Consideration | Reason |
---|---|
Avoid methods that use the char data type.
|
Avoid using the char primitive data type
or methods that use the char data type, because code that
uses that data type does not work for supplementary characters.
For methods that take a char type parameter,
use the corresponding int method, where available.
For example, use the
Character.isDigit(int) method
rather than Character.isDigit(char) method.
|
Use the isValidCodePoint method to verify code point values.
|
A code point is defined as an int data type, which allows for
values outside of the valid range of code point values from 0x0000 to 0x10FFFF.
For performance reasons, the methods that take a code point value as
a parameter do not check the validity of the parameter, but you can
use the isValidCodePoint method to check the value.
|
Use the codePointCount method to count characters.
|
The String.length() method returns the number
of code units, or 16-bit char values, in the string.
If the string contains supplementary characters, the count can
be misleading because it will not reflect the true number
of code points.
To get an accurate count of the number of characters
(including supplementary characters),
use the codePointCount method.
|
Use the String.toUpperCase(int codePoint) String.toLowerCase(int codePoint) Character.toUpperCase(int codePoint) Character.toLowerCase(int codePoint) |
While the Character.toUpperCase(int) and
Character.toLowerCase(int) methods do work with code point
values, there are some characters that cannot be converted on a
one-to-one basis.

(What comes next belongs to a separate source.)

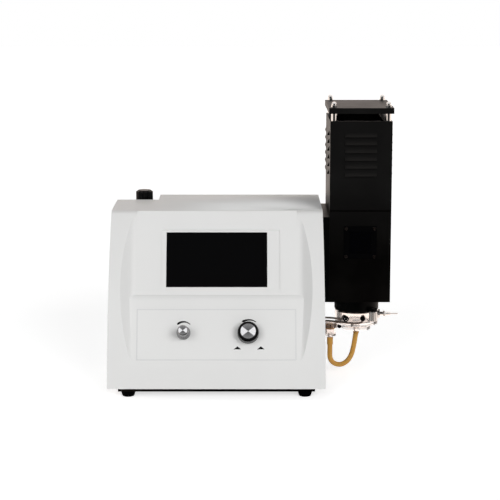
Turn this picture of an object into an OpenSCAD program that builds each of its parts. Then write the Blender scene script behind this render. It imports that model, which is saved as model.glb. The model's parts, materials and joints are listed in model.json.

The lowercase German character ß,
for example, becomes two characters, SS, when converted to uppercase.
Likewise, the small Greek Sigma character is different depending on
the position in the string.
The Character.toUpperCase(int)
and Character.toLowerCase(int) methods cannot handle
these types of cases; however, the String.toUpperCase
and String.toLowerCase methods handle these cases
correctly.
|
Be careful when deleting characters. |
When invoking
the StringBuilder.deleteCharAt(int index) or
StringBuffer.deleteCharAt(int index) methods
where the index points to a supplementary character, only
the first half of that character (the first char value) is removed.
First, invoke the Character.charCount method on the
character to determine if one or two char values
must be removed.
|
Be careful when reversing characters in a sequence. |
When invoking
the StringBuffer.reverse() or StringBuilder.reverse()
methods on text that contains supplementary characters, the high and
low surrogate pairs are reversed which results in incorrect and possibly
invalid surrogate pairs.
|